Des visions qui sont aussi façonnées par l'évolution des représentations dans le monde culturel (livres, séries TV, etc.), « avec des supports qui donnent des exemples de comment se passe une relation, de comment on peut réagir dans certaines situations », expose Marine Lambolez. Sachant, relève Pauline Garcia, que la recherche de nouveaux modèles est aussi perturbante pour la génération 18-29 ans.

Et la sexualité dans tout cela ?

Elle doit être dissociée de la notion de relation romantique, et peut souvent être associée à des notions peu positives. En ce sens, il peut être utile, comme le fait Marie Bergstrom dans La Sexualité qui vient (Éd. La Découverte), de distinguer les relations de couple des relations suivies et des relations de type « histoire d'un soir». « Ici, comme le rappelle Pauline Garcia, c'est le degré d'attachement qui joue le rôle de variable de contrôle, et qui explique aussi la diversité de situations qui peuvent être observées dans des relations suivies sans être en couple – de type sex friends, qui forment un entre-deux ».

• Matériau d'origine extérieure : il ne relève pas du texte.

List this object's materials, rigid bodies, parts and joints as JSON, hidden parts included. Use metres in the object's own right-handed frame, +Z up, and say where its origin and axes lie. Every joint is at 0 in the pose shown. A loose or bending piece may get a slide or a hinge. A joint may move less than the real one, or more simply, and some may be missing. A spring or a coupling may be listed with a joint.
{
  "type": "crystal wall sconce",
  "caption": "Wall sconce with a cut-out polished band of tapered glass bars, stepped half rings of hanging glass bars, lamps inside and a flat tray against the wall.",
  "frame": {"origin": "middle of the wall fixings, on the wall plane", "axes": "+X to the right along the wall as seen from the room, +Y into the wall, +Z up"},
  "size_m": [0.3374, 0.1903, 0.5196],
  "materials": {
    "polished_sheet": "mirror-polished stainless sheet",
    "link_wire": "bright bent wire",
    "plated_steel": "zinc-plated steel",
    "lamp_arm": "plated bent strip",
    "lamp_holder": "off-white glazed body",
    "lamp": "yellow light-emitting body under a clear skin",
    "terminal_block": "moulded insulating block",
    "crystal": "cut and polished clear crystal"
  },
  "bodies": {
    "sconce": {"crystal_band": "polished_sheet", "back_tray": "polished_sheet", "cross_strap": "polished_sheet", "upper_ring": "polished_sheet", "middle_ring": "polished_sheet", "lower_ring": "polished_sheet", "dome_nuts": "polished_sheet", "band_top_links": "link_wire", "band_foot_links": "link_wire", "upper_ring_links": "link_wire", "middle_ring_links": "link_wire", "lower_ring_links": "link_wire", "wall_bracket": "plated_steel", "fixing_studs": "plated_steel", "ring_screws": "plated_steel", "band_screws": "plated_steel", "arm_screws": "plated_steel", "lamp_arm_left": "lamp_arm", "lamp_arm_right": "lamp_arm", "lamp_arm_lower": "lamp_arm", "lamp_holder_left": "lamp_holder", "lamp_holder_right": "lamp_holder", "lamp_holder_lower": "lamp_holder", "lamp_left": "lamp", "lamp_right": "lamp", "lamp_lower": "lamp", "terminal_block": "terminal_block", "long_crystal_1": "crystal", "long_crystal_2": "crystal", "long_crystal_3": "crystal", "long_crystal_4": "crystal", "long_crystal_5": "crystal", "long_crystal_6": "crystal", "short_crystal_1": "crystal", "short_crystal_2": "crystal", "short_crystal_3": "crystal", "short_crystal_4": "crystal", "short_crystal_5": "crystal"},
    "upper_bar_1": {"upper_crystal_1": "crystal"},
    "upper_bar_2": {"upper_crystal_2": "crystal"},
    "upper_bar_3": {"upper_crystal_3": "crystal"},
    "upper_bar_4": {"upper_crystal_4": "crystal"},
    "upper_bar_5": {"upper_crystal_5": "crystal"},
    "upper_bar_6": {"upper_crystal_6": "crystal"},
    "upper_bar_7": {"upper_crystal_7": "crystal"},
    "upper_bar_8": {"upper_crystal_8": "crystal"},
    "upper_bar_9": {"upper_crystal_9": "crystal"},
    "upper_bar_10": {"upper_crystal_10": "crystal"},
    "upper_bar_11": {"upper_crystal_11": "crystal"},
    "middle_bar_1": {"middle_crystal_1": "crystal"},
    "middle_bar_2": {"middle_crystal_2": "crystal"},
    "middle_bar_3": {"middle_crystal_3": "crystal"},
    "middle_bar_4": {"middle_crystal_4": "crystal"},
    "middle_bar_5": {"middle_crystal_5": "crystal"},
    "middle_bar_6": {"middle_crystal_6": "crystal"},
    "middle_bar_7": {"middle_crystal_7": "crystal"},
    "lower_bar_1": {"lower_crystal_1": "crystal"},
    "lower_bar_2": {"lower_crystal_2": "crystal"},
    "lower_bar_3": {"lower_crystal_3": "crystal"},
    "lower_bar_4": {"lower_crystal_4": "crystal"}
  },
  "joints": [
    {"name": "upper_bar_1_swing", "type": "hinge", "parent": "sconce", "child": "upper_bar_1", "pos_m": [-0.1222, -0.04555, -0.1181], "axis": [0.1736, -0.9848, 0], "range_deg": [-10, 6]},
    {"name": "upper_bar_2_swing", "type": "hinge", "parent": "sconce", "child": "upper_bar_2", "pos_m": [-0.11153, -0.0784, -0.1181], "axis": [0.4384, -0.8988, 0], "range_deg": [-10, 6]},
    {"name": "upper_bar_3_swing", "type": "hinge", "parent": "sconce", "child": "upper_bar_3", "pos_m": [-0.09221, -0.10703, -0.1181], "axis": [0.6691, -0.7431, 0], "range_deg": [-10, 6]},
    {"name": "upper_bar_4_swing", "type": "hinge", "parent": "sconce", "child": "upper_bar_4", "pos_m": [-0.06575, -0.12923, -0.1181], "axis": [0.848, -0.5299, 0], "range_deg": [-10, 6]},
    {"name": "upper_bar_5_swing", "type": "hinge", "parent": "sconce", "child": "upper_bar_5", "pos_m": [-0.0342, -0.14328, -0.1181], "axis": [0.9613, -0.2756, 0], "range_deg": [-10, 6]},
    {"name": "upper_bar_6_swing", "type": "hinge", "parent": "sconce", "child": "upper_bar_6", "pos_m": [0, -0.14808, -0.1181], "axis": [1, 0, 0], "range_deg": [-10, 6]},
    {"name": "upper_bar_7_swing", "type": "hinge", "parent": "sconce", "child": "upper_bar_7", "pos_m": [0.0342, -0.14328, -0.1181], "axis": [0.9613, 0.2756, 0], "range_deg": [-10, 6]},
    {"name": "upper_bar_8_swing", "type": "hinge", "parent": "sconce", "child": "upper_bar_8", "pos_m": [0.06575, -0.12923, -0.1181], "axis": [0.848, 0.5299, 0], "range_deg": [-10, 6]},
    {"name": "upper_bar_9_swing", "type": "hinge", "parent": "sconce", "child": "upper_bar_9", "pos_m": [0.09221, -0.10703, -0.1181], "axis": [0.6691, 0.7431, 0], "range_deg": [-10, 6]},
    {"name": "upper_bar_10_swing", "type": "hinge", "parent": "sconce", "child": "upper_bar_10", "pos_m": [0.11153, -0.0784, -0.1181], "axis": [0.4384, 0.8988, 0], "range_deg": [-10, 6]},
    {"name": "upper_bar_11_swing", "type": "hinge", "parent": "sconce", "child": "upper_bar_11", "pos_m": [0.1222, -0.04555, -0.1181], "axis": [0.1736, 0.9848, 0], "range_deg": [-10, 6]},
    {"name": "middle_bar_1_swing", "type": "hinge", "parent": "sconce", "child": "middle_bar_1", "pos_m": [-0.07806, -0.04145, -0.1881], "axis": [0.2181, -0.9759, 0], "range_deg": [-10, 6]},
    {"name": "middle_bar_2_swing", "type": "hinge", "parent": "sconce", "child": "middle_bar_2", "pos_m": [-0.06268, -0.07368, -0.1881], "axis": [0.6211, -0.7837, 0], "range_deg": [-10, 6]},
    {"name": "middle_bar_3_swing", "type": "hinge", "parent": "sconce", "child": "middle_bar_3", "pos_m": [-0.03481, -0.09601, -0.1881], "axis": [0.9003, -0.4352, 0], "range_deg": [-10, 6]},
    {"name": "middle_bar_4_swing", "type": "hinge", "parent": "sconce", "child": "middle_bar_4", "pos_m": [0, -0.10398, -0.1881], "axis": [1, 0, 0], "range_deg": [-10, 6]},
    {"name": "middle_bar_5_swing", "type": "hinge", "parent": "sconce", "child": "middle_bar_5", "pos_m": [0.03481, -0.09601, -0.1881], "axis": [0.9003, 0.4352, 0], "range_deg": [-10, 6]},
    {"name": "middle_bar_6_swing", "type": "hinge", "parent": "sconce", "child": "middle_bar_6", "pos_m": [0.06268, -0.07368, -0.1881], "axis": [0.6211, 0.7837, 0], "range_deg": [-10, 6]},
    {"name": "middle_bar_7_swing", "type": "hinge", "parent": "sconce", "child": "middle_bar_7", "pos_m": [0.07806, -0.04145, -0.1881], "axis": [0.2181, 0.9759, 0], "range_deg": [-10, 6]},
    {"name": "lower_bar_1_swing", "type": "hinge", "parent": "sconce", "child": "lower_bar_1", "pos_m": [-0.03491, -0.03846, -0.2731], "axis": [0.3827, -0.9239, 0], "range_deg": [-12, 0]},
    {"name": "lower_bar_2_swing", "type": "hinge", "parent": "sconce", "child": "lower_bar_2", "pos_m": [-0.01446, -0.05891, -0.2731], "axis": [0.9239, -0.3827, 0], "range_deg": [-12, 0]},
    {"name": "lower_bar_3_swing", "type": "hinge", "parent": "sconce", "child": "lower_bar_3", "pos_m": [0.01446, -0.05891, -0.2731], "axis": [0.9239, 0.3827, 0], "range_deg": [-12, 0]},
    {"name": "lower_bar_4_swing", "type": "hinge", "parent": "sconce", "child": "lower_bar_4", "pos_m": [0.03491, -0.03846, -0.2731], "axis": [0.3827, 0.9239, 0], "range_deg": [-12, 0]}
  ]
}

Il est d’ailleurs tout aussi nécessaire de ne pas associer le recul du mariage à la fin du couple. La période actuelle se caractérise par un tiraillement ressenti par beaucoup de jeunes entre un besoin de liberté dans leurs relations et une norme conjugale qui reste très forte. « La panique morale, agitée par certaines personnes plus conservatrices, effrayées par l’idée que l’on puisse assister à la fin de la famille, n’a pas lieu d’être : le couple reste l’horizon désiré par une grande majorité de personnes », estime Pauline Garcia qui voit des réactions plus promptes à défendre un modèle traditionnel qu’à poser de vraies problématiques liées à l’amour.